His market place sales tactics aside, Niccolò Zanetti turns out to be a kind, thoughtful man who straps up Sofia’s finger and, days later when she is sick of being propositioned by men assuming her to be a prostitute, helps to find her a position as a seamstress in a group of travelling players.
This introduces a second strand to the novel, that of the Corraggiosi, and in particular, two of their players: Beppe Bianchi and Angelo da Bagnacavallo. Beppe soon becomes Sofia’s love interest but his history is tied to that of the moody and mysterious da Bagnacavallo and it’s a history that comes to threaten them all when the Corraggiosi cross paths with the third strand of the novel, the story of Sebastiano da Correggio.
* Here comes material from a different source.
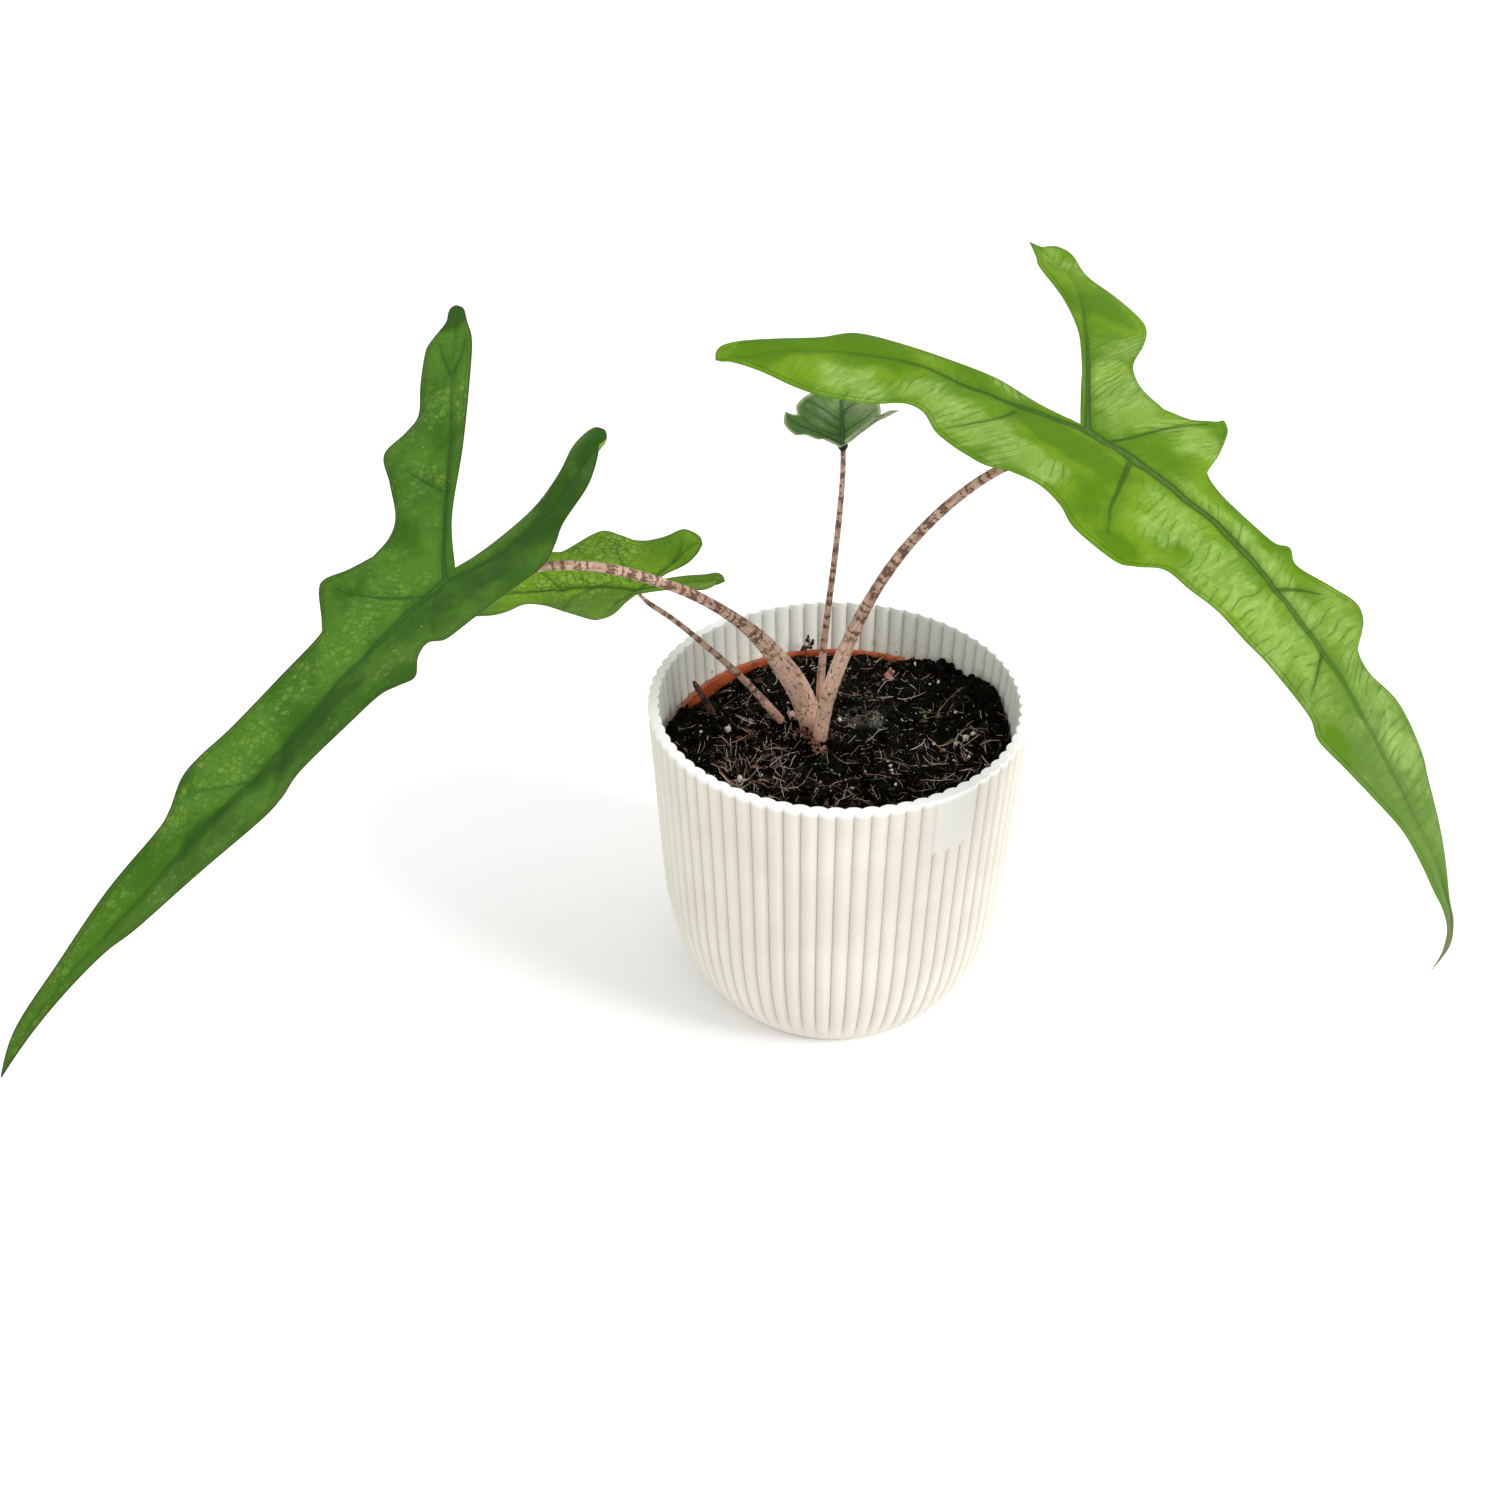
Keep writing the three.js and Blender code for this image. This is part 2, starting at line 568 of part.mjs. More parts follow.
/** The place in space of a point of the blade, raised by lift from the blade's surface. */
function bladePoint(leaf, profile, [u, v], raised) {
  const step = THREE.MathUtils.clamp(Math.floor(u), 0, profile.length - 2);
  const [a, b] = [profile[step], profile[step + 1]];
  const part = u - step;
  const pitch = u < 0 ? a.pitch : mix(a.pitch, b.pitch, part);
  const x = u < 0 ? u * Math.cos(pitch) : mix(a.x, b.x, part);
  const z = u < 0 ? u * Math.sin(pitch) : mix(a.z, b.z, part);
  const lobeRise = u < 0 ? (leaf.lift[v < 0 ? 0 : 1] * u * u) / (25 - u) : 0;
  const height = leaf.fold * (Math.hypot(v, 3) - 3) - leaf.curl * v * v + lobeRise + raised;
  const roll = leaf.roll * DEG;
  const across = v * Math.cos(roll) - height * Math.sin(roll);
  const up = v * Math.sin(roll) + height * Math.cos(roll);
  return new THREE.Vector3(x - up * Math.sin(pitch), across, z + up * Math.cos(pitch))
    .applyAxisAngle(new THREE.Vector3(0, 0, 1), leaf.heading * DEG)
    .add(vector(leaf.junction));
}

const outline = (points) => new THREE.SplineCurve(points.map(([u, v]) => new THREE.Vector2(u, v)));

/** The six strips of a blade, each a rib and the margin that its rows run to. */
function bladeStrips(leaf) {
  const forward = (k) => (k / leaf.rows) ** 1.3;
  const back = (k) => k / leaf.lobeRows;
  return [leaf.left, leaf.right].flatMap((side) => [
    { rib: leaf.rib, margin: side.margin, rows: leaf.rows, at: forward, veins: leaf.veins },
    { rib: side.lobeRib, margin: side.lobe, rows: leaf.lobeRows, at: back, veins: leaf.veins / 2 },
    { rib: side.lobeRib, margin: side.sinus, rows: leaf.lobeRows, at: back, veins: leaf.veins / 2 },
  ]);
}

/** A blade of even thickness, pleated between its side veins, with its ribs standing out below. */
function leafGeometry(leaf, extra = 0) {
  const profile = ribProfile(leaf.droop);
  const corners = [];
  const ribShare = [];
  for (const strip of bladeStrips(leaf)) {
    const [rib, margin] = [outline(strip.rib), outline(strip.margin)];
    const grid = [];
    for (let k = 0; k <= strip.rows; k += 1) {
      const t = strip.at(k);
      const [from, to] = [rib.getPointAt(t), margin.getPointAt(t)];
      const width = from.distanceTo(to);
      const pleat = 0.5 - 0.5 * Math.cos(2 * Math.PI * strip.veins * t);
      grid.push(BLADE_COLUMNS.map((c) => {
        const [u, v] = [mix(from.x, to.x, c), mix(from.y, to.y, c)];
        const bulge = leaf.pleat * pleat * Math.sin(Math.PI * c) * Math.min(1, width / 20);
        const place = bladePoint(leaf, profile, [u, v], bulge);
        return { place, rib: c === 0 ? 1 - 0.8 * t : 0 };
      }));
    }
    for (let k = 0; k < strip.rows; k += 1) {
      for (let c = 0; c + 1 < BLADE_COLUMNS.length; c += 1) {
        const quad = [grid[k][c], grid[k][c + 1], grid[k + 1][c + 1], grid[k + 1][c]];
        const diagonal = (i, j) => quad[i].place.distanceTo(quad[j].place);
        const order = diagonal(1, 3) < diagonal(0, 2) ? [0, 1, 3, 1, 2, 3] : [0, 1, 2, 0, 2, 3];
        corners.push(...order.map((i) => quad[i]));
      }
    }
    ribShare.push(corners.length);
  }
  return thicken(leaf, corners, ribShare, extra);
}

/** Welds a blade's triangles, turns them all upwards, and gives them a lower face and an edge. */
function thicken(leaf, corners, stripEnds, extra) {
  const keys = new Map();
  const points = [];
  const ribs = [];
  const idOf = ({ place, rib }) => {
    const key = place.toArray().map((value) => Math.round(value * 100)).join();
    if (!keys.has(key)) {
      keys.set(key, points.length);
      points.push(place);
      ribs.push(0);
    }
    const id = keys.get(key);
    ribs[id] = Math.max(ribs[id], rib);
    return id;
  };
  const top = [];
  let start = 0;
  stripEnds.forEach((end) => {
    const strip = [];
    for (let i = start; i < end; i += 3) {
      const ids = corners.slice(i, i + 3).map(idOf);
      if (new Set(ids).size === 3) strip.push(ids);
    }
    const lean = strip.reduce((sum, [a, b, c]) => {
      const [ab, ac] = [points[b].clone().sub(points[a]), points[c].clone().sub(points[a])];
      return sum + ab.cross(ac).z;
    }, 0);
    strip.forEach((ids) => top.push(lean < 0 ? ids.reverse() : ids));
    start = end;
  });
  const sheet = indexedGeometry(points, top.flat());
  sheet.computeVertexNormals();
  const { normal } = sheet.attributes;
  const normals = points.map((_, i) => new THREE.Vector3().fromBufferAttribute(normal, i));
  const half = BLADE / 2 + extra;
  const upper = points.map((p, i) => p.clone().addScaledVector(normals[i], half));
  const lower = points.map((p, i) => p.clone()
    .addScaledVector(normals[i], -half - leaf.ribDepth * ribs[i]));
  const lift = points.length;
  const index = top.flatMap(([a, b, c]) => [a, b, c, c + lift, b + lift, a + lift]);
  const open = new Map();
  top.forEach(([a, b, c]) => [[a, b], [b, c], [c, a]].forEach(([from, to]) => {
    if (!open.delete(`${to},${from}`)) open.set(`${from},${to}`, [from, to]);
  }));
  open.forEach(([from, to]) => {
    index.push(to, from, from + lift, to, from + lift, to + lift);
  });
  return indexedGeometry([...upper, ...lower], index);
}

// The plant in its pots

const pot = solid(coverPot()).add(solid(coverPlate()));
addPiece('cover_pot', geometryOf(pot), COLOURS.coverPot);
addPiece('nursery_pot', geometryOf(nurseryPot()), COLOURS.nurseryPot);

let soil = soilBody().subtract(corm(FIT)).subtract(stubSolid(FIT));
for (const [name, leaf] of Object.entries(LEAVES)) {
  soil = soil.subtract(stalkSolid(name, FIT));
  const blade = leafGeometry(leaf);
  addPiece(`leaf_${name}`, blade, COLOURS[name]);
  const room = solid(leafGeometry(leaf, FIT));
  const stalk = stalkSolid(name).trimByPlane([0, 0, 1], STALK_FOOT).subtract(room);
  addPiece(`stalk_${name}`, weld(geometryOf(largest(stalk)), SLIVER), COLOURS.stalk);
}
addPiece('soil', geometryOf(largest(soil)), COLOURS.soil);
addPiece('corm_and_roots', geometryOf(corm()), COLOURS.corm);
addPiece('withered_stalk_stub', geometryOf(stubSolid()), COLOURS.stub);

export default group;
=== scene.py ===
import math
from functools import cached_property

import bmesh
import bpy
import numpy as np
from mathutils import Matrix, Vector


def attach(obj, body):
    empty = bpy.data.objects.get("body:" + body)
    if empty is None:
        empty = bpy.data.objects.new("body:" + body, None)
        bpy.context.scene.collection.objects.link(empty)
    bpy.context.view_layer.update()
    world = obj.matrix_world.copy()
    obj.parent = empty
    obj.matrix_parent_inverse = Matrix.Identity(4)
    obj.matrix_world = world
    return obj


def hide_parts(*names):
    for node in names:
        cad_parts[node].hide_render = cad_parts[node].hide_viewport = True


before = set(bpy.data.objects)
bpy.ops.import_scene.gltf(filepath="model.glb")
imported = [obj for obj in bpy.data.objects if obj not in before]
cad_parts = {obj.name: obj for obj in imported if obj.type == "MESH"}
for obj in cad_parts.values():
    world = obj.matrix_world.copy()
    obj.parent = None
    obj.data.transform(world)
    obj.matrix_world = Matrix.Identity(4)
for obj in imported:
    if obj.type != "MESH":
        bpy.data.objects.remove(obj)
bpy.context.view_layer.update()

MM = 0.001
DEG = math.pi / 180
TURN = 2 * math.pi

# Dimensions in millimetres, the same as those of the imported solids. Only the finer surface has the
# soil's back_level, dip, bare_to and heaps, and some more points on the leaves' outlines.

COVER_OUTSIDE = [(46.5, 0), (53.5, 8), (60, 20), (64, 35), (66, 50), (69.5, 129)]
COVER_RADIUS, COVER_TOP = COVER_OUTSIDE[-1]
COVER_WALL = 3.1
COVER_FLOOR = 3.5
FLUTES = 72
FIRST_VALLEY = -3.18 * DEG
FLUTE_DEPTH = 1.1
PLATE = {"centre": 33 * DEG, "width": 14 * DEG, "bottom": 105.0}

NURSERY = {
    "stands_at": 3.85, "top": 109.0, "base": 43.0, "shoulder": 60.6, "rim": 63.3, "rim_height": 7.0,
    "rim_wall": 1.8, "wall": 1.4, "holes": 6, "hole": 4.0, "hole_circle": 30.0,
}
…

The Girl with the Painted Face is a historical romance with a dose of thriller. It’s an entertaining and often bawdy read which explores themes of identity – are we the people we present ourselves to be? – and family history – can we escape our family’s past or does it shape our future regardless of our own abilities and desires? The three plot strands keep the narrative moving at a good pace and a couple of nice twists towards the end make the somewhat inevitable conclusion more interesting than it otherwise might have been.
If I have any complaints, it’s the number of times that people – mostly men – were said to be licking their lips. It made me shudder with repulsion every time but maybe that was Kimm’s intention!
Overall, this is an enjoyable read. One for those who prefer their historical fiction more in the vein of Philippa Gregory than Hilary Mantel.
Thanks to Sphere for the review copy.